Leading Importers in Bottled-in-Origin (BIO) Wines

  • Pernod Ricard: 23.6%

  • Moet Hennessy: 8.3%

  • Others include:

    • Aspri Spirits (5.6%)

    • Vinopolis Wines (4.5%)

    • Wine Park (3.6%)

    • Monika Alcobev (3.2%)

    • Artisan Spirits, Sonarys, Anggels Share, and Gusto Imports

Monika Alcobev and others are playing a key role in expanding India's access to global wine labels, meeting growing demand for premium, diverse selections.

BUSINESS STRENGTHS

1. Strategic Bonded Warehousing for Supply Chain Efficiency
Bonded warehouses located in Maharashtra, Delhi, Haryana, and Karnataka provide significant operational advantages. These custom-approved facilities allow staggered duty payments, enabling partial clearance of imported goods, optimizing working capital and enhancing logistics flexibility.

2. Leading Portfolio of Premium & Luxury Brands
One of the leading players in India’s imported liquor sector, Monika Alcobev manages a diversified portfolio of over 70 globally renowned brands, including Jose Cuervo, Bushmills, Rémy Martin, Cointreau, Choya, Laurent-Perrier, and Belenkaya.

3. High Entry Barriers in the Industry
Operating in a highly regulated industry with complex licensing, international sourcing, and distribution challenges, the company benefits from significant entry barriers, ensuring sustained competitive advantage.

4. Experienced Leadership
Promoted by Bhimji Nanji Patel and Kunal Bhimji Patel, the management brings over 30 years of industry experience, driving consistent growth and market leadership.

5. Exclusive Rights & Full-Spectrum Brand Management
Holds exclusive selling rights for more than 70 premium and luxury alcohol brands across India and the Indian Subcontinent, handling import, distribution, pricing, strategic planning, brand development, and marketing—providing end-to-end brand lifecycle support.

BUSINESS STRATEGIES

1. Category Expansion for Growth
Growth is driven by strategic entry into new product categories through partnerships with both established and emerging international brands. These collaborations enable the introduction of diverse products aligned with evolving consumer preferences across premium, luxury, and emerging alco-beverage segments in India and the Indian Subcontinent.

2. Wider and Deeper Distribution Network
Expansion of the retail footprint across liquor stores, supermarkets, and additional points of sale is a key focus. The strategy includes targeting underrepresented regions and strengthening presence in Tier 1 and Tier 2 cities to enhance market penetration and consumer accessibility.
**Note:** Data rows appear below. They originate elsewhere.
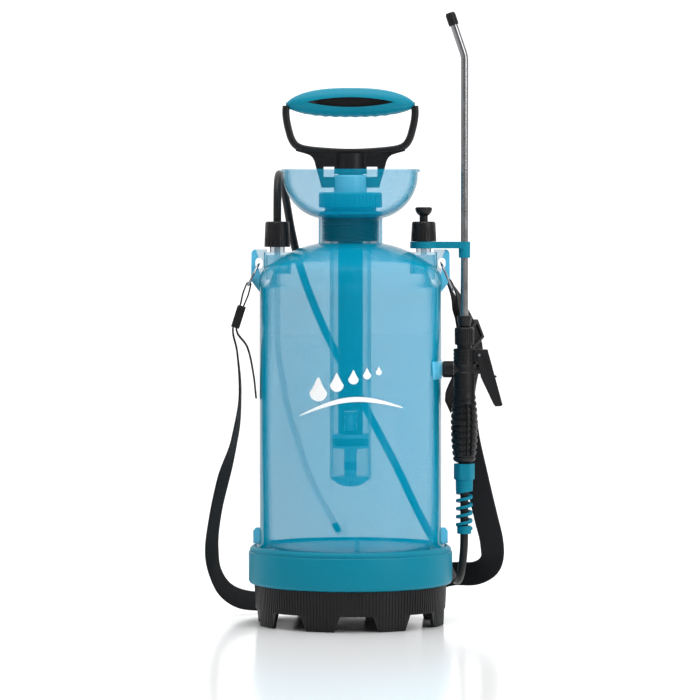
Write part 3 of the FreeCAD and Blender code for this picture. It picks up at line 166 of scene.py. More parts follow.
def woven_webbing_group():
    """Plain-woven webbing on a UV map in metres: ribs across the width, threads along it."""
    group, start, end = new_group(
        "woven_webbing",
        [("Colour", "NodeSocketColor", (0.02, 0.02, 0.02, 1)), ("Threads", "NodeSocketFloat", 800.0),
         ("Ribs", "NodeSocketFloat", 620.0), ("Width", "NodeSocketFloat", 0.025)],
        [("Colour", "NodeSocketColor"), ("Roughness", "NodeSocketFloat"), ("Height", "NodeSocketFloat")])
    link = group.links.new
    place = added(group, "ShaderNodeTexCoord")
    split = added(group, "ShaderNodeSeparateXYZ")
    link(place.outputs["UV"], split.inputs[0])
    waves = []
    for axis, density in (("X", "Threads"), ("Y", "Ribs")):
        turns = added(group, "ShaderNodeMath", operation="MULTIPLY")
        link(split.outputs[axis], turns.inputs[0])
        link(start.outputs[density], turns.inputs[1])
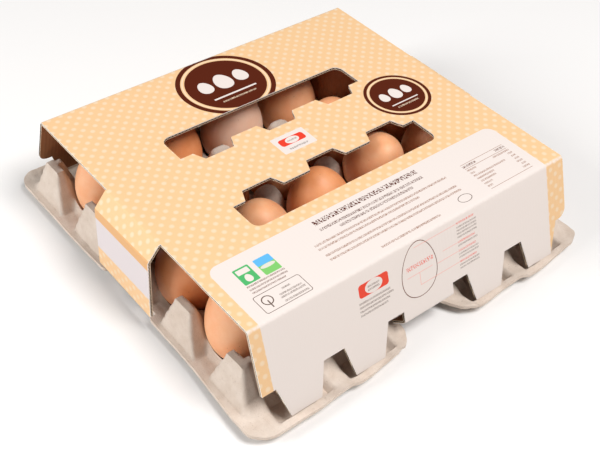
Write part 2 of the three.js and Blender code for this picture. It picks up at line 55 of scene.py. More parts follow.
Point = tuple[float, float]
Row = tuple[float, float, float]
Wire = Union[bpy.types.Node, bpy.types.NodeSocket]
Value = Union[float, int, bool, str, Sequence[float], bpy.types.ID, Wire]
Inputs = Union[Sequence[Value], dict[Union[str, int], Value]]
Adder = Callable[..., bpy.types.Node]


# ---------------------------------------------------------------------------
# Colour, node and mesh helpers
# ---------------------------------------------------------------------------


def srgb(hex_colour: str) -> tuple[float, ...]:
    """Turns an sRGB hex colour into the linear values that shaders use.

    Args:
        hex_colour: a colour such as "#FBD09C".

    Returns:
        Linear red, green and blue, and 1 for alpha.
    """
    channels = [int(hex_colour[i : i + 2], 16) / 255 for i in (1, 3, 5)]
    return (*(c / 12.92 if c <= 0.04045 else ((c + 0.055) / 1.055) ** 2.4 for c in channels), 1.0)


def wire(node: bpy.types.Node, inputs: Inputs) -> None:
    """Sets or links a node's inputs.

    Args:
        node: a node of a shader or geometry tree.
        inputs: values in order, or by name or number. A socket is linked, and a node stands for its
            first output in use.
    """
    for key, value in inputs.items() if isinstance(inputs, dict) else enumerate(inputs):
        if isinstance(value, bpy.types.Node):
            value = next(output for output in value.outputs if output.enabled)
        if isinstance(value, bpy.types.NodeSocket):
            node.id_data.links.new(value, node.inputs[key])
        else:
            node.inputs[key].default_value = value


def add_node(tree: bpy.types.NodeTree, kind: str, inputs: Inputs = (), **settings: object) -> bpy.types.Node:
    """Adds a node, sets its properties, and sets or links its inputs.

    Args:
        tree: the shader or geometry tree.
        kind: the node's type name. Without "Node" in it, it is a shader node's.
        inputs: as wire takes them.
        **settings: the node's own properties.

    Returns:
        The new node.
    """
    node = tree.nodes.new(kind if "Node" in kind else f"ShaderNode{kind}")
    for name, value in settings.items():
        setattr(node, name, value)
    wire(node, inputs)
    return node


def chain(add: Adder, kind: str, value: Value, *steps: tuple) -> Wire:
    """Adds nodes that each work on what the one before gives.

    Args:
        add: add_node for one tree.
        kind: their kind, one that has operations.
        value: what the first one takes.
        *steps: each node's operation, and its further inputs.

    Returns:
        The last node.
    """
    for operation, *more in steps:
        value = add(kind, (value, *more), operation=operation)
    return value


def start_material(name: str) -> tuple[bpy.types.Material, Adder]:
    """Starts a material of nodes, and gives it and add_node for its tree.

    Args:
        name: the material's name.

    Returns:
        The material, and add_node for its tree.
    """
    material = bpy.data.materials.new(name)
    material.use_nodes = True
    return material, partial(add_node, material.node_tree)


def end_material(material: bpy.types.Material, inputs: Inputs) -> bpy.types.Material:
    """Sets or links the inputs of a material's shader, and gives the material back."""
    wire(material.node_tree.nodes["Principled BSDF"], inputs)
    return material


def start_tree(name: str, sockets: dict[str, str], output: str) -> tuple[bpy.types.NodeTree, Adder]:
    """Starts a Geometry Nodes tree.

    Args:
        name: the tree's name.
        sockets: the kind of each input, by its name.
        output: the name of the geometry that it gives.

    Returns:
        The tree, and add_node for it.
    """
    tree = bpy.data.node_groups.new(name, "GeometryNodeTree")
    for label, kind in sockets.items():
        tree.interface.new_socket(name=label, in_out="INPUT", socket_type=f"NodeSocket{kind}")
    tree.interface.new_socket(name=output, in_out="OUTPUT", socket_type="NodeSocketGeometry")
    return tree, partial(add_node, tree)


def end_tree(add: Adder, shape: Wire, material: Value, output: str) -> None:
    """Ends a tree in Realize Instances, Set Material and its output.

    Args:
        add: add_node for the tree.
        shape: the geometry that it gives.
        material: its material, or a socket that gives it.
        output: the name of the tree's output.
    """
    real = add("GeometryNodeRealizeInstances", (shape,))
    dressed = add("GeometryNodeSetMaterial", {"Geometry": real, "Material": material})
    add("NodeGroupOutput", {output: dressed})


def link_object(name: str, data: Optional[bpy.types.ID]) -> bpy.types.Object:
    """Makes an object of some data and links it to the scene.

    Args:
        name: the object's name.
        data: its mesh, light or camera.

    Returns:
        The object.
    """
    thing = bpy.data.objects.new(name, data)
    bpy.context.scene.collection.objects.link(thing)
    return thing


def make_mesh(
    name: str,
    corners: np.ndarray,
    faces: Sequence[Sequence[int]],
    materials: Sequence[bpy.types.Material],
    face_materials: Optional[Sequence[int]] = None,
    sharp_degrees: float = 35.0,
) -> bpy.types.Object:
    """Makes an object from corners in millimetres and faces.

    Args:
        name: the object's name.
        corners: an array of [x, y, z] rows, in millimetres.
        faces: corner numbers of each face.
        materials: the object's material slots.
        face_materials: the slot of each face; all 0 if left out.
        sharp_degrees: edges that bend more than this are shaded sharp.

    Returns:
        The object, linked to the scene, at the origin.
    """
    mesh = bpy.data.meshes.new(name)
    mesh.from_pydata((np.asarray(corners, float) * MM).tolist(), [], [list(map(int, f)) for f in faces])
    for material in materials:
        mesh.materials.append(material)
    if face_materials is not None:
        mesh.polygons.foreach_set("material_index", np.asarray(face_materials, np.int32))
    mesh.shade_smooth()
    mesh.set_sharp_from_angle(angle=math.radians(sharp_degrees))
    mesh.validate()
    mesh.update()
    return link_object(name, mesh)


def settle(thing: bpy.types.Object, slot: str, *nodes: str) -> None:
    """Hands a finished piece to the frame.

    Args:
        thing: the finished mesh object.
        slot: not used.
        *nodes: the CAD nodes that it stands for.
    """
    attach(thing, BODY)
    if nodes:
        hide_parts(*nodes)
    LOG.info("%s: %d faces", thing.name, len(thing.data.polygons))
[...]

3. State-Level Product Expansion
With a strong presence in all Tier 1 cities, efforts are concentrated on increasing the product range within existing states. This includes leveraging established distribution infrastructure to improve availability across retail and on-trade channels in key urban markets.

4. Talent Retention and Performance Culture
Human capital is a strategic priority, with continued emphasis on attracting, developing, and retaining experienced professionals. The company aims to foster a performance-driven culture to support sustained growth and operational excellence.
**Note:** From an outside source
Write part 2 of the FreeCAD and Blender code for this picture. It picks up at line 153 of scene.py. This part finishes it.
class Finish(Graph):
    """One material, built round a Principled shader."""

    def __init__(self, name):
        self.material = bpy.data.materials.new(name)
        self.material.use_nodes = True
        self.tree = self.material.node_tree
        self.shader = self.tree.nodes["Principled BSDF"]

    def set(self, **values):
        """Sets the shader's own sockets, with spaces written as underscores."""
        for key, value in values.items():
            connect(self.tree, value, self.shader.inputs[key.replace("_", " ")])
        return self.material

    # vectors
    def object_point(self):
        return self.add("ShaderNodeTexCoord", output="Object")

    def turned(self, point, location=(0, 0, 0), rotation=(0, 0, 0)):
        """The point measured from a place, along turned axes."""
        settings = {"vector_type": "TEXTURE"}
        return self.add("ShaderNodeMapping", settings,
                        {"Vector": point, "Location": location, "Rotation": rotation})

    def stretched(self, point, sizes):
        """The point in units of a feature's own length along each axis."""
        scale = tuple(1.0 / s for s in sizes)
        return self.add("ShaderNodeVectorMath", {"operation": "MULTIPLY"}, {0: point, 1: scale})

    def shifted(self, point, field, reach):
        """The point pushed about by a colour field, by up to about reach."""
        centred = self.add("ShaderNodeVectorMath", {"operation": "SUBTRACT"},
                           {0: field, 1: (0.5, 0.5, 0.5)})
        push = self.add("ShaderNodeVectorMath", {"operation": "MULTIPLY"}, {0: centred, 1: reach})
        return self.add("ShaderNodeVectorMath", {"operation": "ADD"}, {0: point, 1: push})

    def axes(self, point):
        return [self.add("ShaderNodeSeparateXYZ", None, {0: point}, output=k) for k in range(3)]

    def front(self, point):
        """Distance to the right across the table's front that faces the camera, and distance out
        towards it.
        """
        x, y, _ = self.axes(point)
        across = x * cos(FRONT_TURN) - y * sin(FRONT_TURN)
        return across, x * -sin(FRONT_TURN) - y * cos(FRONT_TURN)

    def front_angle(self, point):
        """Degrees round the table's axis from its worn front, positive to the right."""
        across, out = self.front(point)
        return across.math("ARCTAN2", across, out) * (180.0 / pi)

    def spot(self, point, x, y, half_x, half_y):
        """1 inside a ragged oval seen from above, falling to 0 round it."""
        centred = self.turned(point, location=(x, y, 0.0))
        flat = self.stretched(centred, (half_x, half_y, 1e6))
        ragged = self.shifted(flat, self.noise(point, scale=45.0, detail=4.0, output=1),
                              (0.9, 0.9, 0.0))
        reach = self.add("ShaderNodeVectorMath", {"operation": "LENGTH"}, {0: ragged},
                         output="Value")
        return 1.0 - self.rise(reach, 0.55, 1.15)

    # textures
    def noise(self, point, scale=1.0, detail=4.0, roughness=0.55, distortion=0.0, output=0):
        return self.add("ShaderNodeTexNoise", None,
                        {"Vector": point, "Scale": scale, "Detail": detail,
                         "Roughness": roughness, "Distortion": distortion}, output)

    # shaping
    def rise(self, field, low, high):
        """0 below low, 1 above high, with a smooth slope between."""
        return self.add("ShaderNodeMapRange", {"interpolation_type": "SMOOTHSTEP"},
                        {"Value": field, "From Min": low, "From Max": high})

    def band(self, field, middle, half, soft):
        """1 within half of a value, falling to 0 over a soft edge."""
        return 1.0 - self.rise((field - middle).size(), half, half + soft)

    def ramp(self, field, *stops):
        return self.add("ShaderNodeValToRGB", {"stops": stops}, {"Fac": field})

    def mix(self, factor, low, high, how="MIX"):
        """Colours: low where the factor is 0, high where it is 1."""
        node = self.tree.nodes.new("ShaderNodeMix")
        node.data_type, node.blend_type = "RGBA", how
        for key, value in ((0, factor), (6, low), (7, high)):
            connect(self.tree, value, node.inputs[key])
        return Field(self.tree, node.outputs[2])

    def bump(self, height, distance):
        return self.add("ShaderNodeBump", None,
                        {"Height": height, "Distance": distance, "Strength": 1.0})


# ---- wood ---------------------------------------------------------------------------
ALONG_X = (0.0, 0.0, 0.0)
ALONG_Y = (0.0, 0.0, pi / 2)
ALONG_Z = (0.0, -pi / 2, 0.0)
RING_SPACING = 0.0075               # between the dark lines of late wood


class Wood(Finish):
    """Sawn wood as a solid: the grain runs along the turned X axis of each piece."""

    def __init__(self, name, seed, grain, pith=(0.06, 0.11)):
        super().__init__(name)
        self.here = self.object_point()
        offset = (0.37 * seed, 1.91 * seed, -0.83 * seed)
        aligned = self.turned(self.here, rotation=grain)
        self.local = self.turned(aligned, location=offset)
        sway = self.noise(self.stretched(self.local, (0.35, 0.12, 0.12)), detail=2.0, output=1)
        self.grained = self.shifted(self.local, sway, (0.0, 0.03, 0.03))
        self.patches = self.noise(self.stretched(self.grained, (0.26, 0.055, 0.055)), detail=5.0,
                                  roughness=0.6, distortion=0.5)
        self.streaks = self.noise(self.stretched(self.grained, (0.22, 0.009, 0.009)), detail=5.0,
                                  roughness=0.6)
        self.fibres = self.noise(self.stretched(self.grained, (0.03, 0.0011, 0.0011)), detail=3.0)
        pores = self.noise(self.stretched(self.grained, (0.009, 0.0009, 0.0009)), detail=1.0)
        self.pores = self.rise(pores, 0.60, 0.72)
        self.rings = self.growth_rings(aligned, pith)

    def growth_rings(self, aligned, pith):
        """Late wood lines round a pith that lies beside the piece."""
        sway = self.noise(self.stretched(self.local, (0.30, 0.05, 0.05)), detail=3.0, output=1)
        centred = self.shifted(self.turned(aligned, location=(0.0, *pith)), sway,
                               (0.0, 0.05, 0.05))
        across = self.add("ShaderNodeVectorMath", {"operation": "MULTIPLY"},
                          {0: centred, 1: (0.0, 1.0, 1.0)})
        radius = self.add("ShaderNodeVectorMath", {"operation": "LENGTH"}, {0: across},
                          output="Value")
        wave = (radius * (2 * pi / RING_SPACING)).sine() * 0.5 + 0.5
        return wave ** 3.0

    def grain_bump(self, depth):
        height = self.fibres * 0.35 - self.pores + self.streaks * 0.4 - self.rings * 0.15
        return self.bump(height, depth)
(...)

BUSINESS RISK FACTORS & CONCERNS

1. Dependence on Key Suppliers
Long-standing relationships with international manufacturers are critical for consistent supply of imported spirits and wines. Any disruption in supply, price hikes, or inability to secure new supplier relationships may adversely impact business operations and profitability.
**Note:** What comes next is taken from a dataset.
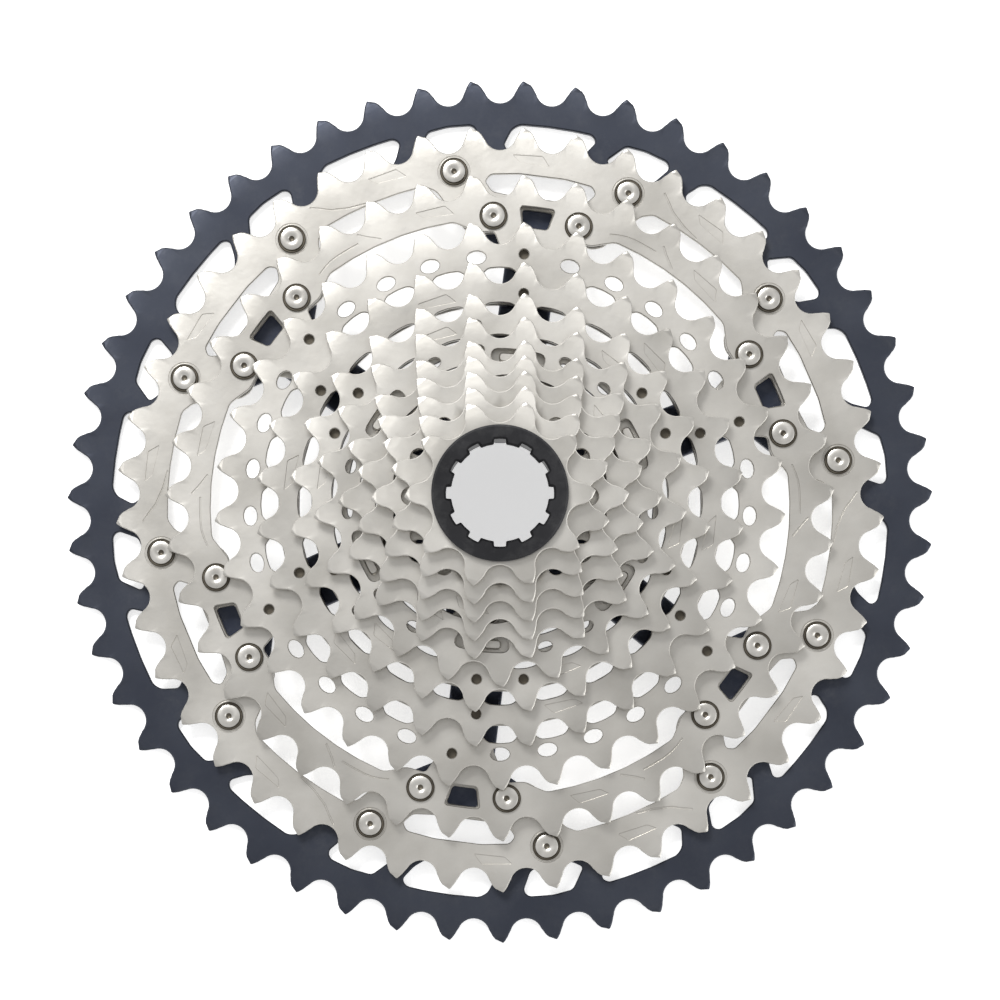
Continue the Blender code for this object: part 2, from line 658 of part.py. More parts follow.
def smooth(made):
    made.data.shade_smooth()
    made.data.set_sharp_from_angle(angle=radians(30))


for leftover in list(bpy.data.objects):
    bpy.data.objects.remove(leftover)

make_spider()
make_51()
make_45()
make_39()
make_middle_plate(33, 28, with_ovals=True)
make_middle_plate(28, 24)
make_24()
make_21()
make_rivets("outer_rivet", outer_rivet_circle, fork_angles, front_of(45), GAP)
make_rivets("inner_rivet", inner_rivet_circle, pair_angles, front_of(39), back_of(45) - GAP - HAND_DEPTH + GAP)
make_rivets("petal_rivet", petal_rivet_circle, arm_angles, front_of(21), front_of(24) + 2 * GAP)
make_18()
make_spacer("spacer_a", 18, 16)
make_16()
make_spacer("spacer_b", 16, 14)
make_14()
make_12()
make_10()
make_lock_ring()
for made in bpy.data.objects:
    smooth(made)
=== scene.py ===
"""A riveted and stacked 12-speed bicycle cassette, built up along the wheel axle, which is +Z."""

import functools
import math

import bmesh
import bpy
from mathutils import Matrix, Vector


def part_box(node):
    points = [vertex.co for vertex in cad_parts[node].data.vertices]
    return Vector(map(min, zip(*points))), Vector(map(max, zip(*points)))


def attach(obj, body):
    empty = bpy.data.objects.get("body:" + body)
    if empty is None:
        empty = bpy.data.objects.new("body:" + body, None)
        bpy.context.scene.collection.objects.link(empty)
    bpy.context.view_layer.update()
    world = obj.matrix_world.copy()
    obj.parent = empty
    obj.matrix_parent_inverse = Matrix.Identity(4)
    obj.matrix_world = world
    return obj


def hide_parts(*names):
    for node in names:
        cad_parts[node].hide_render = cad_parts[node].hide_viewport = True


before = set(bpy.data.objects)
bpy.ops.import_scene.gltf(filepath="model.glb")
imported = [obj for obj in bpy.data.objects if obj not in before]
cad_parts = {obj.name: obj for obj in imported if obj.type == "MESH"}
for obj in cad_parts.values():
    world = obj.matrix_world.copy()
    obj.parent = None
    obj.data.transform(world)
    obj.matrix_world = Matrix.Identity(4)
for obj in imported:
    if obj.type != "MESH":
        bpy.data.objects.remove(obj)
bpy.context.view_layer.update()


# ---- Spider -------------------------------------------------------------------------------------
# One forged and machined aluminium piece: the splined hub tube, a star flange for the 21-tooth
# sprocket, and six arms that drop back and fork to the large sprockets. Dark blue-grey anodised.

class Socket:
    """An output in a finish's node tree. Sums written on it become Math nodes."""

    def __init__(self, finish, output):
        self.finish = finish
        self.output = output

    def calculate(self, operation, first, second):
        return self.finish.add("ShaderNodeMath", {"operation": operation}, {0: first, 1: second})

    def __add__(self, other):
        return self.calculate("ADD", self, other)

    def __radd__(self, other):
        return self.calculate("ADD", other, self)

    def __sub__(self, other):
        return self.calculate("SUBTRACT", self, other)

    def __rsub__(self, other):
        return self.calculate("SUBTRACT", other, self)

    def __mul__(self, other):
        return self.calculate("MULTIPLY", self, other)

    def __rmul__(self, other):
        return self.calculate("MULTIPLY", other, self)


class Finish:
    """A surface finish: a material with one Principled shader and the nodes that vary it."""

    def __init__(self, name, metallic, **shader_values):
        self.material = bpy.data.materials.new(name)
        self.material.use_nodes = True
        self.tree = self.material.node_tree
        self.shader = self.tree.nodes["Principled BSDF"]
        self.shader.inputs["Metallic"].default_value = metallic
        for socket, value in shader_values.items():
            self.shader.inputs[socket.replace("_", " ")].default_value = value

    def add(self, kind, settings=None, inputs=None, output=0):
        """Adds a node of any type, with its settings first and then its sockets' values or links."""
        node = self.tree.nodes.new(kind)
        for name, value in (settings or {}).items():
            if name == "stops":
                for element, (place, colour) in zip(node.color_ramp.elements, value):
                    element.position = place
                    element.color = (*colour, 1)
            else:
                setattr(node, name, value)
        for name, value in (inputs or {}).items():
            self.feed(node.inputs[name], value)
        return Socket(self, node.outputs[output])

    def feed(self, target, value):
        if isinstance(value, Socket):
            self.tree.links.new(value.output, target)
        elif target.type == "RGBA":
            target.default_value = (*value, 1)
        else:
            target.default_value = value

    def set(self, name, value):
        self.feed(self.shader.inputs[name], value)

    def noise(self, place, size, detail=2.0, roughness=0.5):
        """Cloudy noise whose lumps are about size metres across."""
        return self.add("ShaderNodeTexNoise", {}, {"Vector": place, "Scale": 1 / size, "Detail": detail,
                                                   "Roughness": roughness})

    def ramp(self, value, low, high):
        """Stretches a value so that low becomes 0 and high becomes 1, and stops there."""
        limits = {"Value": value, "From Min": low, "From Max": high}
        return self.add("ShaderNodeMapRange", {"clamp": True}, limits)

    def blend(self, amount, first, second):
        return self.add("ShaderNodeMix", {"data_type": "RGBA"}, {0: amount, 6: first, 7: second}, 2)

    def bump(self, height, strength, distance, normal=None):
        inputs = {"Height": height, "Strength": strength, "Distance": distance}
        if normal:
            inputs["Normal"] = normal
        return self.add("ShaderNodeBump", {}, inputs)


def anodised_aluminium(name, deep, light, roughness):
    """Bead-blasted and anodised: a fine even grain, cloudy dye and paler rubbed corners."""
    finish = Finish(name, 0.75, Specular_IOR_Level=0.5)
    place = finish.add("ShaderNodeTexCoord", output=3)
    cloud = finish.ramp(finish.noise(place, 0.018, 3), 0.3, 0.7)
    corner = finish.ramp(finish.add("ShaderNodeNewGeometry", output=7), 0.53, 0.60)
    scuff = finish.ramp(finish.noise(place, 0.004, 4, 0.7), 0.45, 0.75)
    dye = finish.blend(cloud, deep, light)
    rubbed = tuple(0.55 * channel + 0.10 for channel in light)
    finish.set("Base Color", finish.blend(corner * scuff * 0.6, dye, rubbed))
    finish.set("Roughness", roughness + 0.08 * cloud - 0.06 * scuff)
    grain = finish.noise(place, 0.00022, 2)
    finish.set("Normal", finish.bump(grain, 0.16, 0.00006))
    return finish.material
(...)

2. High Revenue Concentration in Whisky and Tequila
A significant portion of revenue—71.97% in FY 2025, 65.77% in FY 2024, and 59.33% in FY 2023—is derived from whisky and tequila sales. A decline in demand or inability to sustain sales in these categories could materially affect financial performance and growth prospects.

3. Exposure to Changing Consumer Preferences
The alco-beverage industry is highly susceptible to shifts in consumer tastes, cultural trends, and economic factors. Failure to adapt to evolving preferences may lead to reduced demand and loss of market relevance.

4. Advertising Restrictions in India
Advertising of alcoholic beverages is restricted under the Cable Television Networks (Regulation) Amendment Act, 2002 and related rules, limiting the ability to market products via traditional media. This regulatory environment constrains brand visibility and promotional activities.

Monika Alcobev operates in a dynamic and highly regulated industry, where dependence on key products, suppliers, and shifting consumer preferences pose potential risks. Regulatory constraints on advertising and high reliance on specific product categories further increase operational vulnerability.